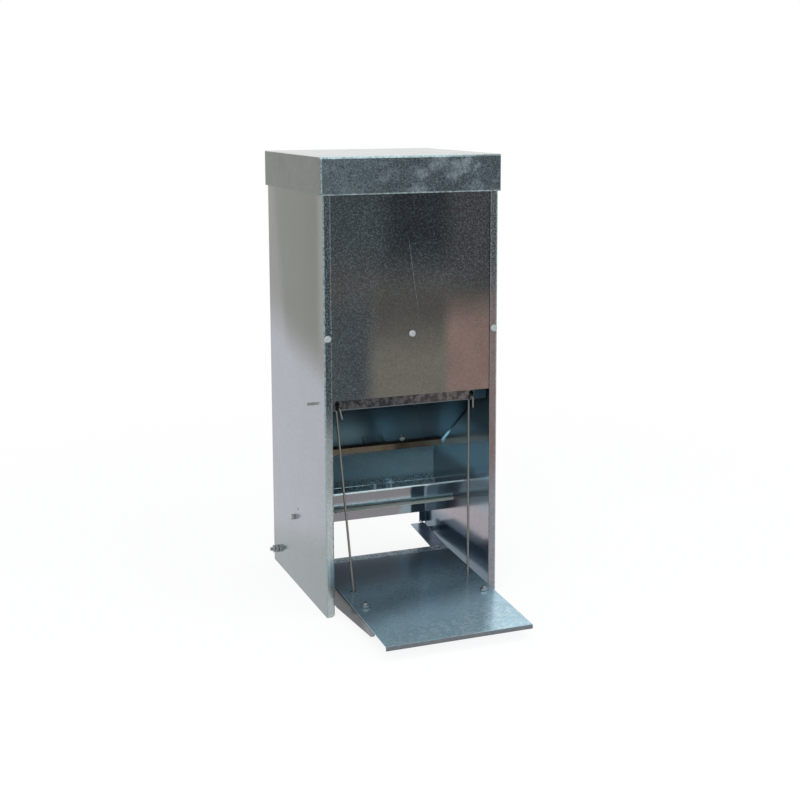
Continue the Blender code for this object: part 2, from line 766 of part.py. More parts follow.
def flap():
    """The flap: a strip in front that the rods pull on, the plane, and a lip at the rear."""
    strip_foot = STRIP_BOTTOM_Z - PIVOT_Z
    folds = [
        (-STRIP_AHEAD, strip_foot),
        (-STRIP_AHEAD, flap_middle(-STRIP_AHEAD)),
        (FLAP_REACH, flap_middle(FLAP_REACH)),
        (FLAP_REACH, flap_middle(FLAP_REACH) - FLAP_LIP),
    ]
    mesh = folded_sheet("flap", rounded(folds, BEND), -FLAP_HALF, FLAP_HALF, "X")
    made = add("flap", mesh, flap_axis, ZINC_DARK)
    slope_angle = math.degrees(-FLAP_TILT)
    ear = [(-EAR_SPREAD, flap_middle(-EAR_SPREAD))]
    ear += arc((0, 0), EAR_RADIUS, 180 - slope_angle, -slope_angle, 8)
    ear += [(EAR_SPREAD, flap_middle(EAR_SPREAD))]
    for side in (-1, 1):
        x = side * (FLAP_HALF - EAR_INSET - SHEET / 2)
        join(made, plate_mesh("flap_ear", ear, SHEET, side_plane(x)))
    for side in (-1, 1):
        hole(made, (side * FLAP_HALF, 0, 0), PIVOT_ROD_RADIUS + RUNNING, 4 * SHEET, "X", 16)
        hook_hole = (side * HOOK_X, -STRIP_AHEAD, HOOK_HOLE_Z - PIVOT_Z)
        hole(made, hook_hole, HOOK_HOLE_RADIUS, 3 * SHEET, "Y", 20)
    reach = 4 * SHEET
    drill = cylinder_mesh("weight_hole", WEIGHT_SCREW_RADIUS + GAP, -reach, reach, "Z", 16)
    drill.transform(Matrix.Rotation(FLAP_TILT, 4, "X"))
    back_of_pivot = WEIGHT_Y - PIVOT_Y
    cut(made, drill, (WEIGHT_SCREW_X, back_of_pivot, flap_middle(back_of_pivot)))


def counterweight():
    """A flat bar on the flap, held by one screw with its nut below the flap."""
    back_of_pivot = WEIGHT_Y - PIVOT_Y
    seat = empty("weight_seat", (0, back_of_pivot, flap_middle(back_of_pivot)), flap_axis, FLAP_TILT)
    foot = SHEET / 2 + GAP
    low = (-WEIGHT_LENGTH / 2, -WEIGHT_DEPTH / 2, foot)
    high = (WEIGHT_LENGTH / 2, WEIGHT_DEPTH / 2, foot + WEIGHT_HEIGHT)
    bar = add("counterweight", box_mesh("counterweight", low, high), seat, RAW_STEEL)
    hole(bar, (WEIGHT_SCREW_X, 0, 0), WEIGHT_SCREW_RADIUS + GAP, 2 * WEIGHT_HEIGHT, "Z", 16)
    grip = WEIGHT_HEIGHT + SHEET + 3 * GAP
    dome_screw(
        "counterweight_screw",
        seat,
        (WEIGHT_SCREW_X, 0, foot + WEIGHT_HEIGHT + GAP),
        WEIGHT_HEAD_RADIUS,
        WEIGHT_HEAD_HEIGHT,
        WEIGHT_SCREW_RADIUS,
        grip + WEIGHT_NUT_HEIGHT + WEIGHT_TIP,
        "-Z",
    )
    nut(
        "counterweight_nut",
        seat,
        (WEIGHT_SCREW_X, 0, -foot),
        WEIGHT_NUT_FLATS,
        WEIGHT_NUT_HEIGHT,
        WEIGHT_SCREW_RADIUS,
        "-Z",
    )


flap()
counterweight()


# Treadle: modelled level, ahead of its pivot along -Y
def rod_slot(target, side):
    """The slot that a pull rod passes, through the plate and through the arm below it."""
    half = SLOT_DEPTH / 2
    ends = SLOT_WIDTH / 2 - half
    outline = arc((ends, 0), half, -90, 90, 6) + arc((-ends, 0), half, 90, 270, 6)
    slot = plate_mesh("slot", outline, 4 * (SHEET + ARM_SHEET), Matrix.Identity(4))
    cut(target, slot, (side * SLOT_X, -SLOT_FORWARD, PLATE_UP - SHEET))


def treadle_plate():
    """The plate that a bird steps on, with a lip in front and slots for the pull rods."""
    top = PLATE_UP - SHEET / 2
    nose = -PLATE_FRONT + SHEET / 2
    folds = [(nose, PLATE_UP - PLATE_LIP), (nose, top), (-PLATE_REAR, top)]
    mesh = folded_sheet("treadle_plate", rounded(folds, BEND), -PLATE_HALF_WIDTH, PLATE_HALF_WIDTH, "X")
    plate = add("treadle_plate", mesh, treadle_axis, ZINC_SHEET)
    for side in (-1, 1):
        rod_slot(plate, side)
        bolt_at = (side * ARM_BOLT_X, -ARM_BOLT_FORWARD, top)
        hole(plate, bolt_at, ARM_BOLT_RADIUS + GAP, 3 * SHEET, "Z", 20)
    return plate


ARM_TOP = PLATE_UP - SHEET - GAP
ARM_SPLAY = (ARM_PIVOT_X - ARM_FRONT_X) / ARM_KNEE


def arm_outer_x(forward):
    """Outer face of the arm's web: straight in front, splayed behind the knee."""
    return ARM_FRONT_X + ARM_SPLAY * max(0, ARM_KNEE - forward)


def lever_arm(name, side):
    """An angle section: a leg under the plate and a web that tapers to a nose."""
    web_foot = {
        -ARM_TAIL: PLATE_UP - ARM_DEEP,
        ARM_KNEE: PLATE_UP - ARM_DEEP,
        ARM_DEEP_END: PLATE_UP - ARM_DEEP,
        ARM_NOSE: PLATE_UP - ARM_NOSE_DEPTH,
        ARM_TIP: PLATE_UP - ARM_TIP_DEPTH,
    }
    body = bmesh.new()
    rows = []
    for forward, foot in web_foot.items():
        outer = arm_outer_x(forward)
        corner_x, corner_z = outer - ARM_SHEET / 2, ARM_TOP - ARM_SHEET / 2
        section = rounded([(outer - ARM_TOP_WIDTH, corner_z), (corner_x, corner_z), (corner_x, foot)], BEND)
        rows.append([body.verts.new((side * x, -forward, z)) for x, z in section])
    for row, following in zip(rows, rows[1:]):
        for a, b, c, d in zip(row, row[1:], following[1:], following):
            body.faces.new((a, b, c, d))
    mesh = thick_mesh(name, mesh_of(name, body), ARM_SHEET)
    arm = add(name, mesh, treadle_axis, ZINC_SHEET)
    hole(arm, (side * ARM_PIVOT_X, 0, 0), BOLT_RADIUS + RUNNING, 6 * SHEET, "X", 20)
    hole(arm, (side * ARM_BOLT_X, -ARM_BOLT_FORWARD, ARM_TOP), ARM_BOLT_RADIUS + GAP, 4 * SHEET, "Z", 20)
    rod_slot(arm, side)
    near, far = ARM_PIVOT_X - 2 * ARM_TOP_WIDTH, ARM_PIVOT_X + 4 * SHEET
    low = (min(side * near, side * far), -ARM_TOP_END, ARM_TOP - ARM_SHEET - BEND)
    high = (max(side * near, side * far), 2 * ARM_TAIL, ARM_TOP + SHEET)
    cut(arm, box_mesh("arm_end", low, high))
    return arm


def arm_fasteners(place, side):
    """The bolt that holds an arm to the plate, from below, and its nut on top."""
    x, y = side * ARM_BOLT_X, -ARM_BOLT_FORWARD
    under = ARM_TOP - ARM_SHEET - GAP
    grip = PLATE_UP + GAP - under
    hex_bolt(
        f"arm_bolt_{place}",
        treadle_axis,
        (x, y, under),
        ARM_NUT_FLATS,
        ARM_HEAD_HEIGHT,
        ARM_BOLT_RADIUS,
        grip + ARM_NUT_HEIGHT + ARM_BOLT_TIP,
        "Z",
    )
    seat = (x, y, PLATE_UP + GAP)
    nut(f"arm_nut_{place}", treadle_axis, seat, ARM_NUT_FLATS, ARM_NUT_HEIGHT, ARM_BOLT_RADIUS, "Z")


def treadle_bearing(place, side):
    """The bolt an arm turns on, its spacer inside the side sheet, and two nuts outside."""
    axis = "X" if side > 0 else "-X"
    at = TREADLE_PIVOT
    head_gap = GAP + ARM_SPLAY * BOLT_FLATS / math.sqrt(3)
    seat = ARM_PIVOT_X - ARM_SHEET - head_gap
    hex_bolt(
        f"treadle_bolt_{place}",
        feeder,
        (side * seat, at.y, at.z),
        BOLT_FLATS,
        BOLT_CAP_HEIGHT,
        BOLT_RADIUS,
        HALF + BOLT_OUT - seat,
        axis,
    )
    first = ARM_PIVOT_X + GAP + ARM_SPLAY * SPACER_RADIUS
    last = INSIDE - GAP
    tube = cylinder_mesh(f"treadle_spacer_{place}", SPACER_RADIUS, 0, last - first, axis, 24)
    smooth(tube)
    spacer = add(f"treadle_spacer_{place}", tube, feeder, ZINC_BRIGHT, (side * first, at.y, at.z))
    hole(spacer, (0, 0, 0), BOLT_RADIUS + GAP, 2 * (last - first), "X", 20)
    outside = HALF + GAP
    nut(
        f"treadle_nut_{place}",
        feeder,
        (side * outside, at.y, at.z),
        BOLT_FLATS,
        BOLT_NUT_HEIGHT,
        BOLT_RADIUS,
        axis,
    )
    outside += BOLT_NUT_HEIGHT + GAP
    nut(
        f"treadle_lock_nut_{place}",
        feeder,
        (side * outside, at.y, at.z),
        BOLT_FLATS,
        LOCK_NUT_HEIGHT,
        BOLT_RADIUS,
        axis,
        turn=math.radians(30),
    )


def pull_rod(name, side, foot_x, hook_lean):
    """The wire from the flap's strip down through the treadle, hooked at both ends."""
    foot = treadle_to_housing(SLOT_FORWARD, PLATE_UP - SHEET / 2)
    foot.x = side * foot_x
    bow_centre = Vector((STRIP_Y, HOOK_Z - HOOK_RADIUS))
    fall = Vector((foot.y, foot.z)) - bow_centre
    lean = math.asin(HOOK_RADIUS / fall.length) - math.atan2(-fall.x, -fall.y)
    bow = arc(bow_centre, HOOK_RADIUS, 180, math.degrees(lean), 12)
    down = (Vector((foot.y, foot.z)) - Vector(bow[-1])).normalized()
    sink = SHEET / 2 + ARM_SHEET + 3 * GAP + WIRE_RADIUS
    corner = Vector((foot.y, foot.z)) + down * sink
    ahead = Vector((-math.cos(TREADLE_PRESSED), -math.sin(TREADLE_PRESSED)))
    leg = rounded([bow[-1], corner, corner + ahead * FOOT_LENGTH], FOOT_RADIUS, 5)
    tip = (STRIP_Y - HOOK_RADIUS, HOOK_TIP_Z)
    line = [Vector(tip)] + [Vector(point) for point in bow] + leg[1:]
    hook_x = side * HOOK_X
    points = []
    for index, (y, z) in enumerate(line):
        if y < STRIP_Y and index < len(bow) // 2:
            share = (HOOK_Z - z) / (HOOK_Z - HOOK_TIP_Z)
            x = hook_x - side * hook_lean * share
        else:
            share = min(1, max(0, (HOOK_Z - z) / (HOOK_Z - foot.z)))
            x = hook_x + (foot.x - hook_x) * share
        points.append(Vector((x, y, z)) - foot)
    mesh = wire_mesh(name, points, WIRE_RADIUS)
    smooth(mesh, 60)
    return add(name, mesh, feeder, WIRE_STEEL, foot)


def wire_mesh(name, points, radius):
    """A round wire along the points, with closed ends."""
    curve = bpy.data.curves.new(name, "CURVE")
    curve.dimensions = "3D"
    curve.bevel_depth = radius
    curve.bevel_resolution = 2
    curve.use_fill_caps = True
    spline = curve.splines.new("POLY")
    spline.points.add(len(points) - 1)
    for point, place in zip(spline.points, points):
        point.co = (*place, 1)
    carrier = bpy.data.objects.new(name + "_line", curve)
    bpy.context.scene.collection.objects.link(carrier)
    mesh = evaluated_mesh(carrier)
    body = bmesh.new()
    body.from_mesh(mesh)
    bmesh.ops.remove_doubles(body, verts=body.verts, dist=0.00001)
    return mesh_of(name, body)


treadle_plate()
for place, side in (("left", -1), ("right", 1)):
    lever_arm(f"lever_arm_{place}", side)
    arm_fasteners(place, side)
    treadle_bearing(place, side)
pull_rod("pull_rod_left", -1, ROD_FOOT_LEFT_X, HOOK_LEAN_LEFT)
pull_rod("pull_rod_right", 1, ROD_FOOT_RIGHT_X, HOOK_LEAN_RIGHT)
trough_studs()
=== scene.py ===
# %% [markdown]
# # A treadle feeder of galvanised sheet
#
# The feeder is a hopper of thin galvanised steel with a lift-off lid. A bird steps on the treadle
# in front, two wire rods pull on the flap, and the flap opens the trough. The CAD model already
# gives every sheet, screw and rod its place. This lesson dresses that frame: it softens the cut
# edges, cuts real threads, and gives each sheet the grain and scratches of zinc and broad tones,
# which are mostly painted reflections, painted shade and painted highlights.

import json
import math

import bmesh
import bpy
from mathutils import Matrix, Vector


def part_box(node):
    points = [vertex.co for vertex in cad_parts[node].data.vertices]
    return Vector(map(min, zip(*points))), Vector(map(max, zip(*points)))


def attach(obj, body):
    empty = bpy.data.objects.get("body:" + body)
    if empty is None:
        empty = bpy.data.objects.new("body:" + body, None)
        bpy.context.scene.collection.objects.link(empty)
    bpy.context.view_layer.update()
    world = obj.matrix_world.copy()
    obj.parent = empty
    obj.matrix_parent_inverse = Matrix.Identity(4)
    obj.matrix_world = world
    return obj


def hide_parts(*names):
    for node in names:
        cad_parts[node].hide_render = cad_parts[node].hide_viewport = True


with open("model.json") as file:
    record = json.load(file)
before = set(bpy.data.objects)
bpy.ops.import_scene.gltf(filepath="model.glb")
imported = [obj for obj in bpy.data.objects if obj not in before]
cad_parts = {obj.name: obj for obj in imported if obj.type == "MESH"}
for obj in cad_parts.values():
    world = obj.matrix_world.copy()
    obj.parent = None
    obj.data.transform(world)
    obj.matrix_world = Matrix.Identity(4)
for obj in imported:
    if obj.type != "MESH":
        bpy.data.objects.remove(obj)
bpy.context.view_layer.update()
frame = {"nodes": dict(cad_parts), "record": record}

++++

= INSTRUCTION =
Say, as a number only, how many lines of the data contain "link".

= TASK OUTPUT =
2